Stated task: Please print the full listing exactly.

Exercise materials:
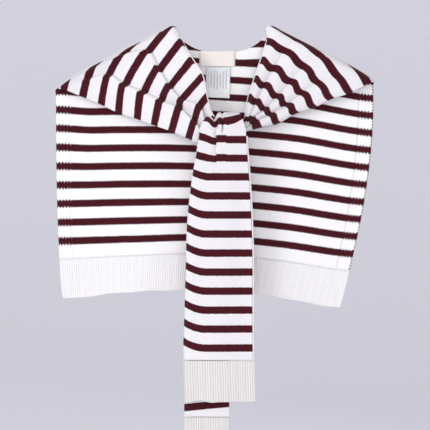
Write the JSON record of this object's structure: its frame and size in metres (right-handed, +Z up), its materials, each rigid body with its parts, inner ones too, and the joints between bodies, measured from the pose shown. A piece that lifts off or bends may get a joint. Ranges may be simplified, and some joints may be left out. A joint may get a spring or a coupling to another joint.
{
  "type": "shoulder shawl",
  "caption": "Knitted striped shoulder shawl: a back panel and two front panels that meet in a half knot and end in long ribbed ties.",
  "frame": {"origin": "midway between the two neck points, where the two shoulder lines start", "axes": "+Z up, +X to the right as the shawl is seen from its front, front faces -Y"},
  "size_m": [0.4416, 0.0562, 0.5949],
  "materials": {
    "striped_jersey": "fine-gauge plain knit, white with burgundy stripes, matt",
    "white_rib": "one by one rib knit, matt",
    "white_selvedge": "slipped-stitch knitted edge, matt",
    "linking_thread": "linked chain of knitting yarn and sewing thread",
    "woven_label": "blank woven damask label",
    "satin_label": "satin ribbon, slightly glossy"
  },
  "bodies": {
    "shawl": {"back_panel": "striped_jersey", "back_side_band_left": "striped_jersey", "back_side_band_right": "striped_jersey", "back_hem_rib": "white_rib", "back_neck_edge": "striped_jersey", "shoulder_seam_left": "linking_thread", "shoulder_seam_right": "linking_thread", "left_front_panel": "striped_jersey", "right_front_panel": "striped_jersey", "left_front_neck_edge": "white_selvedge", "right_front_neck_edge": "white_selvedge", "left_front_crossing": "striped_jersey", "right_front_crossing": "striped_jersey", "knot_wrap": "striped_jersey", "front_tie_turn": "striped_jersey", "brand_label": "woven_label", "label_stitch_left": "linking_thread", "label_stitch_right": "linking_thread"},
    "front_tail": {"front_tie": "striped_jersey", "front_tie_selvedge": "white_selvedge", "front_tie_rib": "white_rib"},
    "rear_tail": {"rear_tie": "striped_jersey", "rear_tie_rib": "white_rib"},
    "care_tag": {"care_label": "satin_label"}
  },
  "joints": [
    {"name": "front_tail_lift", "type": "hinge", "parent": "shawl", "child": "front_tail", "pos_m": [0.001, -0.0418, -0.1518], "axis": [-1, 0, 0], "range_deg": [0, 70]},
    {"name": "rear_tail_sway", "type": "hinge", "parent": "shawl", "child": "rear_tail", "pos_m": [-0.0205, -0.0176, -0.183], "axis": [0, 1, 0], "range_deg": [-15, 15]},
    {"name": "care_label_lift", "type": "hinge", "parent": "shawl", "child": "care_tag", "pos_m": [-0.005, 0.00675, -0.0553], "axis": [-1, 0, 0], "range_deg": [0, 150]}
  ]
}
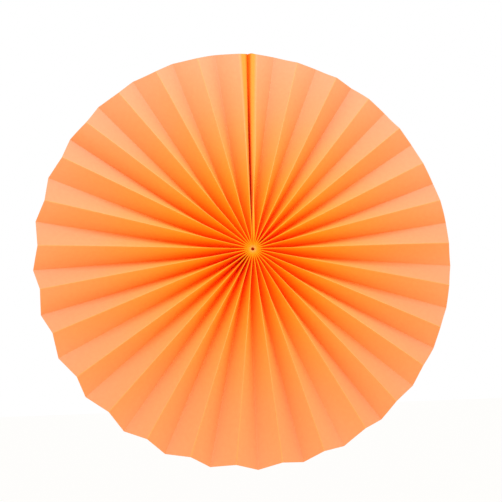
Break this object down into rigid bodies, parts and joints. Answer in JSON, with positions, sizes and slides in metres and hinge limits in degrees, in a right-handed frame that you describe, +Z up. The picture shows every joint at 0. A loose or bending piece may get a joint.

Answer:
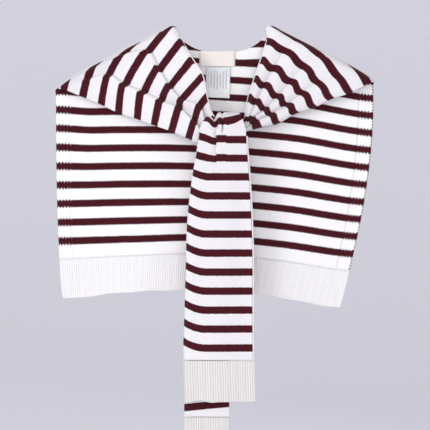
Write the JSON record of this object's structure: its frame and size in metres (right-handed, +Z up), its materials, each rigid body with its parts, inner ones too, and the joints between bodies, measured from the pose shown. A piece that lifts off or bends may get a joint. Ranges may be simplified, and some joints may be left out. A joint may get a spring or a coupling to another joint.
{
  "type": "shoulder shawl",
  "caption": "Knitted striped shoulder shawl: a back panel and two front panels that meet in a half knot and end in long ribbed ties.",
  "frame": {"origin": "midway between the two neck points, where the two shoulder lines start", "axes": "+Z up, +X to the right as the shawl is seen from its front, front faces -Y"},
  "size_m": [0.4416, 0.0562, 0.5949],
  "materials": {
    "striped_jersey": "fine-gauge plain knit, white with burgundy stripes, matt",
    "white_rib": "one by one rib knit, matt",
    "white_selvedge": "slipped-stitch knitted edge, matt",
    "linking_thread": "linked chain of knitting yarn and sewing thread",
    "woven_label": "blank woven damask label",
    "satin_label": "satin ribbon, slightly glossy"
  },
  "bodies": {
    "shawl": {"back_panel": "striped_jersey", "back_side_band_left": "striped_jersey", "back_side_band_right": "striped_jersey", "back_hem_rib": "white_rib", "back_neck_edge": "striped_jersey", "shoulder_seam_left": "linking_thread", "shoulder_seam_right": "linking_thread", "left_front_panel": "striped_jersey", "right_front_panel": "striped_jersey", "left_front_neck_edge": "white_selvedge", "right_front_neck_edge": "white_selvedge", "left_front_crossing": "striped_jersey", "right_front_crossing": "striped_jersey", "knot_wrap": "striped_jersey", "front_tie_turn": "striped_jersey", "brand_label": "woven_label", "label_stitch_left": "linking_thread", "label_stitch_right": "linking_thread"},
    "front_tail": {"front_tie": "striped_jersey", "front_tie_selvedge": "white_selvedge", "front_tie_rib": "white_rib"},
    "rear_tail": {"rear_tie": "striped_jersey", "rear_tie_rib": "white_rib"},
    "care_tag": {"care_label": "satin_label"}
  },
  "joints": [
    {"name": "front_tail_lift", "type": "hinge", "parent": "shawl", "child": "front_tail", "pos_m": [0.001, -0.0418, -0.1518], "axis": [-1, 0, 0], "range_deg": [0, 70]},
    {"name": "rear_tail_sway", "type": "hinge", "parent": "shawl", "child": "rear_tail", "pos_m": [-0.0205, -0.0176, -0.183], "axis": [0, 1, 0], "range_deg": [-15, 15]},
    {"name": "care_label_lift", "type": "hinge", "parent": "shawl", "child": "care_tag", "pos_m": [-0.005, 0.00675, -0.0553], "axis": [-1, 0, 0], "range_deg": [0, 150]}
  ]
}
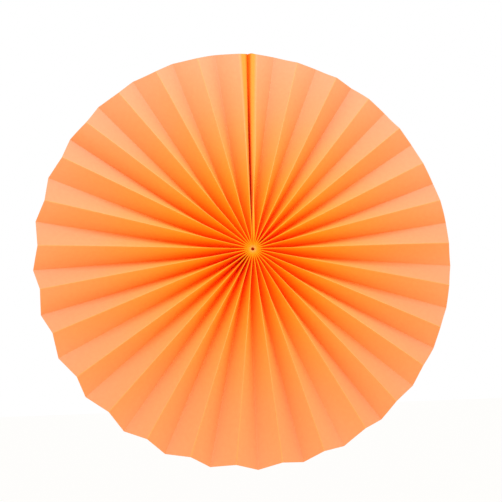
Break this object down into rigid bodies, parts and joints. Answer in JSON, with positions, sizes and slides in metres and hinge limits in degrees, in a right-handed frame that you describe, +Z up. The picture shows every joint at 0. A loose or bending piece may get a joint.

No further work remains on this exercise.